O fornecedor de equipamentos da selecção nacional de futebol fez mudanças cosméticas nas roupagens, o que tem causado algum alvoroço. Quando os bravos pleiteadores da bola entrarem nos estádios alemães para medirem forças com mexicanos, angolanos e iranianos (pelo menos), vão envergar um equipamento todo vermelho. Desapareceu o verde dos calções, que completava a alusão perfeita do vestuário à gloriosa bandeira nacional. É no equipamento alternativo que a mudança tem o perfume de uma revolução: todo preto.
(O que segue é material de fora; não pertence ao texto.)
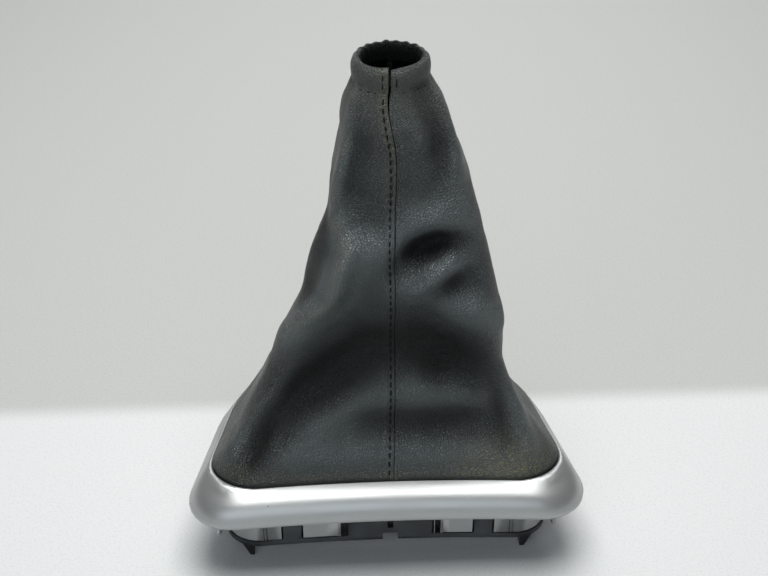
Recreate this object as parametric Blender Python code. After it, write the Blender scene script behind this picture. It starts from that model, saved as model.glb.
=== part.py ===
"""Gear lever gaiter with its bezel, taken out of a car and stood on its frame.

Five pieces: a silver bezel with a skirt below it, the black retainer frame that clips
into the skirt from below, two sewn panels of thin leather whose lower edge is trapped
between the two, and the elastic that draws the folded hem together at the neck.
Metres, +Z up. The seam side is the front and faces -Y. The frame's four feet stand at z = 0.
"""

import math

import bmesh
import bpy
from mathutils import Matrix, Vector

# Plan of the bezel: two front and two rear corner circles joined by straight sides.
BEZEL_DEPTH = 0.1060
FRONT_CORNER_X = 0.0633
FRONT_CORNER_RADIUS = 0.0211
FRONT_INNER_RADIUS = 0.0150
REAR_CORNER_X = 0.0265
REAR_CORNER_RADIUS = 0.0490
REAR_INNER_RADIUS = 0.0360

# Section of the bezel, inwards from its outer edge and upwards from its rim.
RIM_Z = 0.0270
RIM_ROOT = 0.0022
RIM_WALL = 0.0020
BEZEL_HEIGHT = 0.0137
BEZEL_PEAK = 0.0085
LIP_INSET = 0.0112
LIP_DROP = 0.0014
BEZEL_BAND = 0.0150
FUNNEL_FOOT = 0.0020
SKIRT_DEPTH = 0.0185
SKIRT_WALL = 0.0020

# In front the bezel is a full roll; this far behind its front edge it has become a straight
# flank, with its peak and its lip farther out, and it stays so round the rear.
FLANK_BEHIND_FRONT = 0.0350
FLANK_PEAK = 0.0073
FLANK_LIP_INSET = 0.0080

# The whole frame is arched from side to side, to follow the console.
CROWN = 0.0040

# Windows, arches, slot marks and latches of the skirt.
WINDOW_TOP_BELOW_RIM = 0.0020
ARCH_X = (-0.0190, 0.0213)
ARCH_WIDTH = 0.0024
ARCH_HEIGHT = 0.0100
ARCH_LIP = 0.0011
ARCH_PROUD = 0.0005
SLOT_X = (-0.0525, 0.0530)
SLOT_PITCH = 0.0013
SLOT_WIDTH = 0.0005
SLOT_DEEP = 0.0008
LATCH_AHEAD_OF_SIDE = 0.0077
LATCH_WIDTH = 0.0080
LATCH_THICK = 0.0014
LATCH_DROP = 0.0020

# Leather.
LEATHER = 0.0010
SEAM_GAP = 0.0003
NECK_X = 0.0034
NECK_Y = 0.0060
NECK_RADIUS = 0.0151
NECK_TOP_Z = 0.2140
HEM_HEIGHT = 0.0082
HEM_CHANNEL = 0.0020
FRONT_SWELL = 0.0020
REAR_SWELL = 0.0040
ELASTIC_THICK = 0.0014
ELASTIC_WIDTH = 0.0052

# How far the leather's sides stand outside a straight cone: (share of the way up, distance).
RIGHT_SWELL = (
    (0.0, 0.0), (0.08, -0.0072), (0.18, -0.0120), (0.26, -0.0114), (0.36, -0.0056),
    (0.50, -0.0010), (0.76, 0.0029), (0.92, 0.0018), (1.0, 0.0),
)
LEFT_SWELL = (
    (0.0, 0.0), (0.08, -0.0045), (0.26, -0.0087), (0.46, -0.0117), (0.64, -0.0098),
    (0.78, -0.0046), (0.94, 0.0006), (1.0, 0.0),
)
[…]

Já li manifestações de incómodo com a opção da multinacional dos equipamentos, qual ditadora entidade que calcou as tradições e a simbologia da “pátria”. Os mais desconfiados confirmam, com o episódio, que a globalização é um furacão devastador que leva tudo por diante – até as cores que identificam uma “pátria”. Outros, menos propensos à conspirativa teoria, ficam-se pelo desgosto pessoal ao verem a nova paleta de cores dos equipamentos. Caldeiam-no com estranheza pelo desaparecimento do verde, por um equipamento todo negro quando os nossos não puderem entrar em campo de camisola vermelha. Vêm na mudança o rasto perdido da simbologia nacional. Como se fossem as camisolas que traduzem a destreza dos praticantes ou houvesse um cabalístico receio de que novas vestimentas afastem as vitórias.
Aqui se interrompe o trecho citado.